A bunch of people do identify as EAs, but would disagree with these claims and with prioritising AI and bio x-risk. To those people, sorry! I’m aiming this post at the significant parts of the EA movement (many EA community builders, CEA, 80K, OpenPhil, etc) who seem to put major resources into AI and bio x-risk reduction
This argument has the flaw of potentially conveying the beliefs of ‘reduce AI and bio x-risk’ without conveying the underlying generators of cause neutrality and carefully searching for the best ways of doing good. Plausibly, similar arguments could have been made in early EA to make a “let’s fight global poverty” movement that never embraced to longtermism. Maybe a movement based around the narrative I present would miss the next Cause X and fail to pivot when it should, or otherwise have poor epistemic health.
- I think this is a valid concern! But I also think that the arguments for “holy shit, AI and bio risk seem like really big deals that the world is majorly missing the ball on” are pretty reasonable, and I’m happy to make this trade-off. “Go work on reducing AI and bio x-risk” are things I would love to signal boost!
- But I have been deliberate to emphasise that I am talking about intro materials here. My ideal pipeline into the EA movement would still emphasise good epistemics, cause prioritisation and cause neutrality, thinking for yourself, etc. But I would put front and center the belief that AI and bio x-risk are substantial and that reducing them is the biggest priority, and encourage people to think hard and form their own beliefs
An alternate framing of the AI case is “Holy shit, AI seems really important” and thus a key priority for altruists is to ensure that it goes well.
- This seems plausible to me—it seems like the downside of AI going wrong could be human extinction, but that the upside of AI going really well could be a vastly, vastly better future for humanity.
- There are also a lot of ways this could lead to bad outcomes beyond the standard alignment failure example! Maybe coordination just becomes much harder in a fast-paced world of AI and this leads to war, or we pollute ourselves to death. Maybe it massively accelerates technological progress and we discover a technology more dangerous than nukes and with a worse Nash equilibria and don’t solve the coordination problem in time.
  - I find it harder to imagine these alternate scenarios literally leading to extinction, but they might be more plausible and still super bad!
- There are some alternate pretty strong arguments for this framing. One I find very compelling is drawing an analogy between exponential growth in the compute used to train ML models, and the exponential growth in the number of transistors per chip of Moore’s Law.
  - Expanding upon this, historically most AI progress has been driven by increasing amounts of computing power and simple algorithms that leverage them. And the amount of compute used in AI systems is growing exponentially (doubling every 3.4 months—compared to Moore’s Law’s 2 years!). Though the rate of doubling is likely to slow down—it’s much easier to increase the amount of money spent on compute when you’re spending less than the millions spent on payroll for top AI researchers than when you reach the order of magnitude of figures like Google’s $26bn annual R&D—it also seems highly unlikely to stop completely.

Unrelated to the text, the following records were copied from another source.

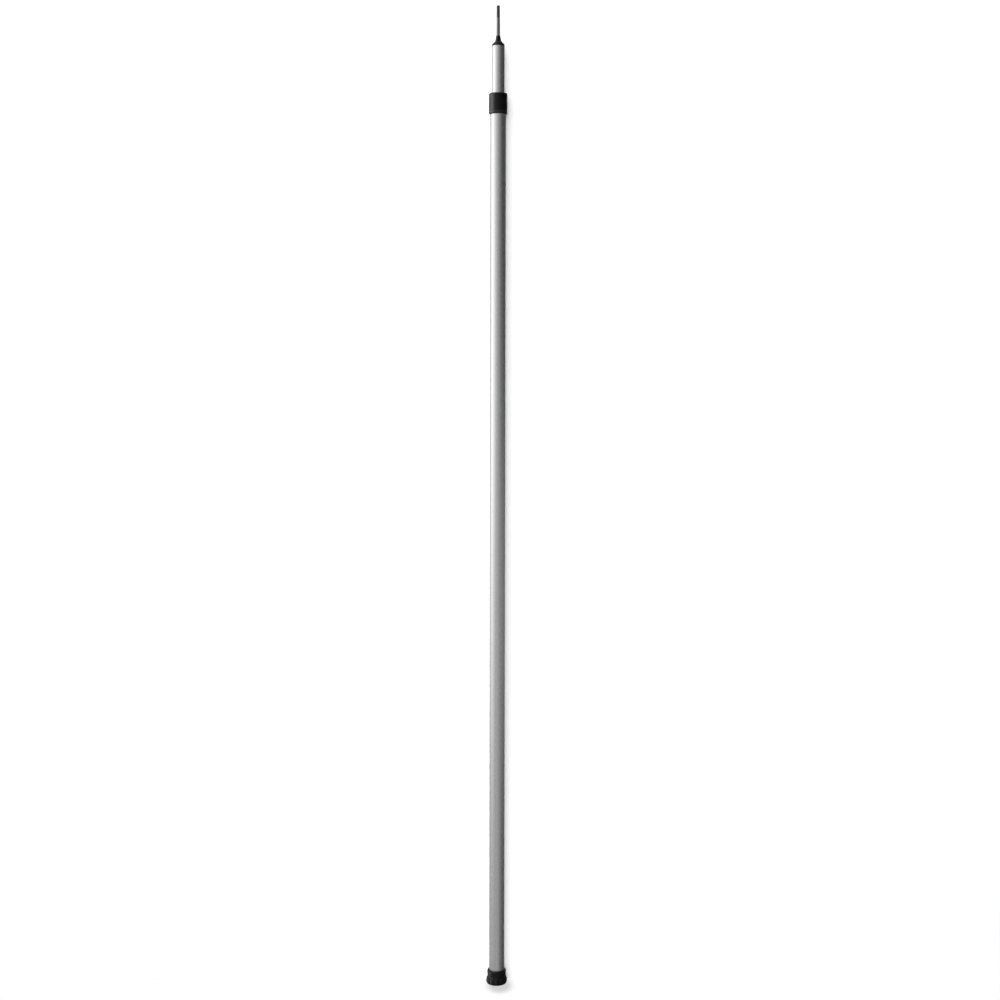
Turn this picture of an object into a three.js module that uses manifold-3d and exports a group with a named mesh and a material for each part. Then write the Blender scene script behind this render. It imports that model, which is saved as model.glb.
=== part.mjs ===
// Telescopic upright pole for an awning, tarp or tent.
// A thin aluminium tube slides out of a wider one, and a twist lock inside the wider tube holds it.
// A black cone with a steel spike closes the top, a black collar guides the inner tube,
// and a lobed rubber ferrule is the foot. Millimetres, +Z up along the pole, front towards -Y,
// origin at the centre of the foot's face on the ground, pole fully shortened.

import * as THREE from "three";
import { mergeVertices } from "three/addons/utils/BufferGeometryUtils.js";
import Module from "manifold-3d";

const wasm = await Module();
wasm.setup();

const { degToRad, smoothstep } = THREE.MathUtils;

// ---------- driving dimensions ----------
const TUBE_SEGMENTS = 40; // facets round a tube
const FIT_GAP = 0.1; // axial gap under a piece that rests on another

const OUTER_R = 13.0; // outer tube, 26 x 1.7
const OUTER_BORE_R = 11.3;
const OUTER_BOTTOM = 7.9;
const OUTER_TOP = 1524.5;

const INNER_R = 10.5; // inner tube, 21 x 1.4
const INNER_BORE_R = 9.1;
const INNER_BOTTOM = 49.0;
const INNER_TOP = 1606.15;
const INNER_LENGTH = INNER_TOP - INNER_BOTTOM;

const COLLAR_BOTTOM = 1494.8;
const COLLAR_H = 34.1;
const COLLAR_R = 15.3;
const COLLAR_BODY_R = COLLAR_R - 0.1; // above the bottom band

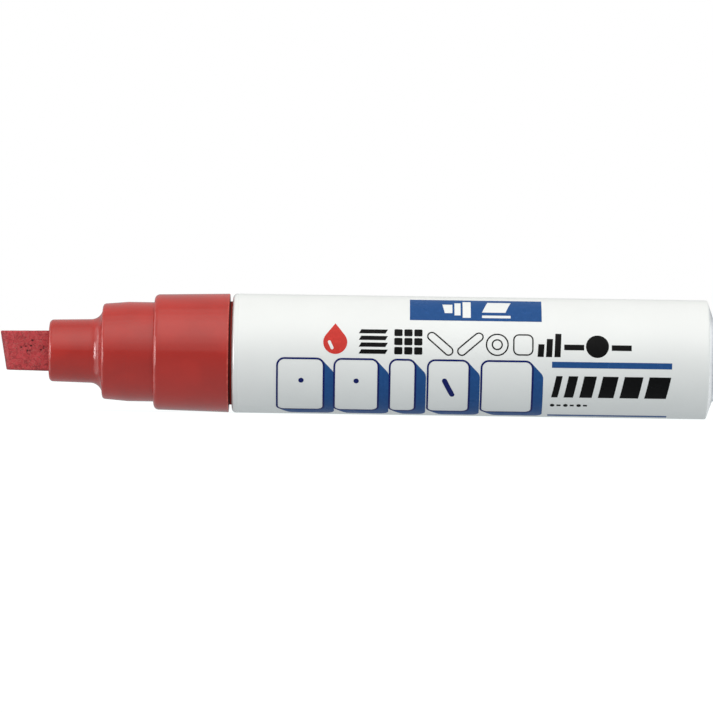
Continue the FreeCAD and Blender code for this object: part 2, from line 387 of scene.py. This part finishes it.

  - Under this framing, working on AI now is analogous to working with computers in the 90s. Though it may have been hard to predict exactly how computers would change the world, there is no question that they did, and it seems likely that an ambitious altruist could have gained significant influence over how this went and nudged it to be better.
  - I also find this framing pretty motivating—even if specific stories I’m concerned by around eg inner alignment are wrong, I can still be pretty confident that something important is happening in AI, and my research likely puts me in a good place to influence this for the better.
    - I work on interpretability research, and these kind of robustness arguments are one of the reasons I find this particularly motivating!